The idea that all the UK had to do was wait until the last minute, maintaining the idea it was ready to leave the EU in a chaotic “no deal” break (sans transitional period) for the EU to concede to all its demands was always fanciful. That strategy was alive and well until this time last week when PM of the UK met with his Irish counterpart and a “pathway to a deal” was spotted. This pathway, it turns out, required the UK to make concessions, not the EU.
The plan was for there to be no customs inspections on the island of Ireland, a feat achieved by creating a border “in the Irish Sea”. Whilst Northern Ireland would de jure (in law) leave the EU customs union with the rest of the UK, it would, de facto remain in it for all intents and purposes. The UK proposed that the Stormont Assembly (currently defunct and not having met for more than 1000 days) be granted a veto over continuing the relationship after four years – this was quickly dropped.
In essence, what is being “agreed” is a Northern Ireland only backstop which Theresa May (and Boris Johnson) said no British PM could ever agree to since it threatened the integrity of the United Kingdom – this shows that the Johnson plan (above) was never more than bluster.

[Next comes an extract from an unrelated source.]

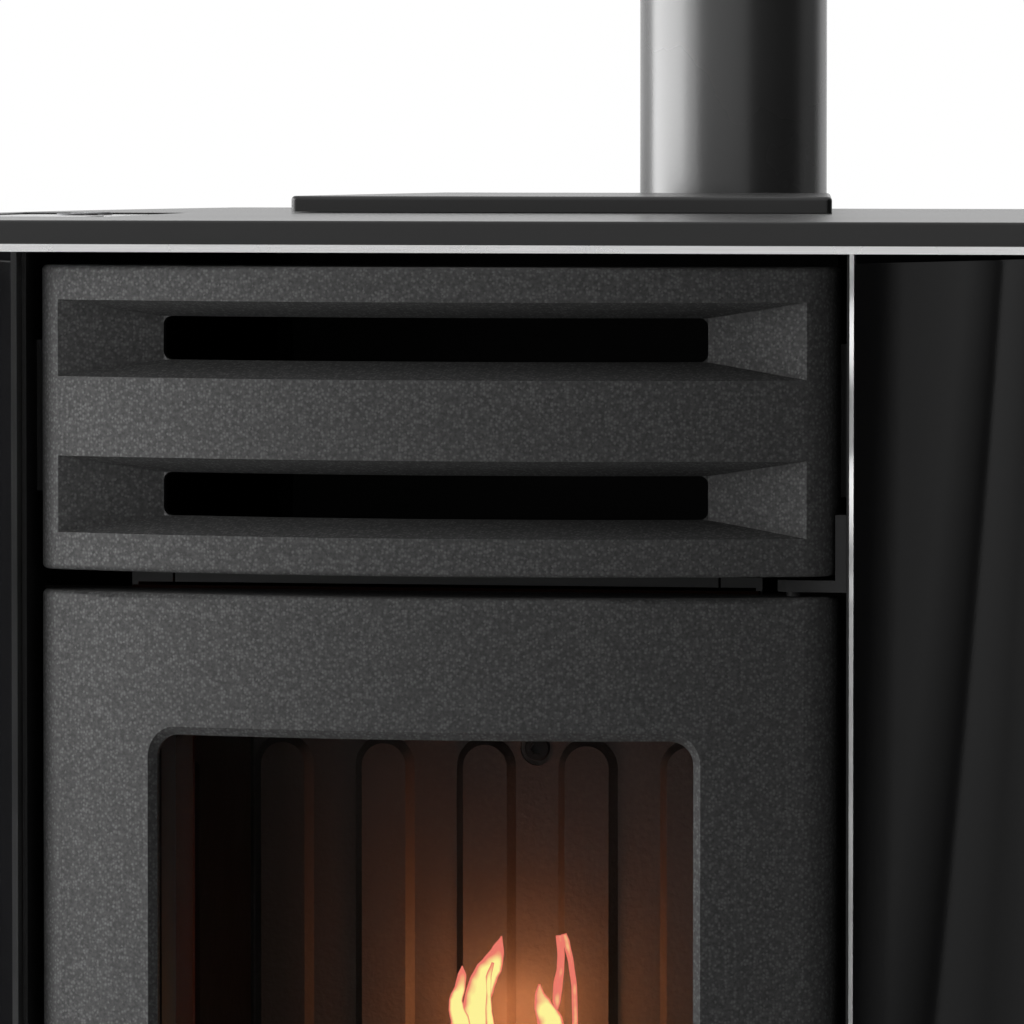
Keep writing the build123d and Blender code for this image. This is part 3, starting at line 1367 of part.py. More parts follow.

The European Summit starts today and it was hoped that leaders would be able to approve a deal with the UK. However, the DUP (unsurprisingly) are unhappy with the deal as it stands. The Tory ERG faction is likely to vote against the deal unless the DUP are on-board, so there is no deal for the leaders to agree to right now. In any event, the leaders would need adequate time to consider the proposals before agreeing to them. This inevitably means that the Benn Act will come into force and Johnson will be required to formally ask the EU to extend the A50 notice period until the end of January 2020.
Since much of Johnson’s posturing has been intended to lay the blame for a “no deal” outcome at the EU’s door, and on the shoulders of Labour and other opposition MPs for “blocking Brexit and thwarting the will of the people”, the whole of the blame game strategy goes up in smoke when it is seen that it is the DUP and members of his own party that have prevented a deal from being reached with the EU. Ironically, the UK rejected just this deal (a Northern Ireland only backstop) when May was PM due to objections from the DUP and ERG faction of her own party.
The blame game is a critical strategy for Johnson as he had hoped to push the opposition into calling an early election which his party could frame as the People vs Parliament. Many think his intention was to force a “no deal” Brexit by this stratagem, but events of last week suggest that even the current Conservative administration does not believe that “no deal” is better than a bad deal.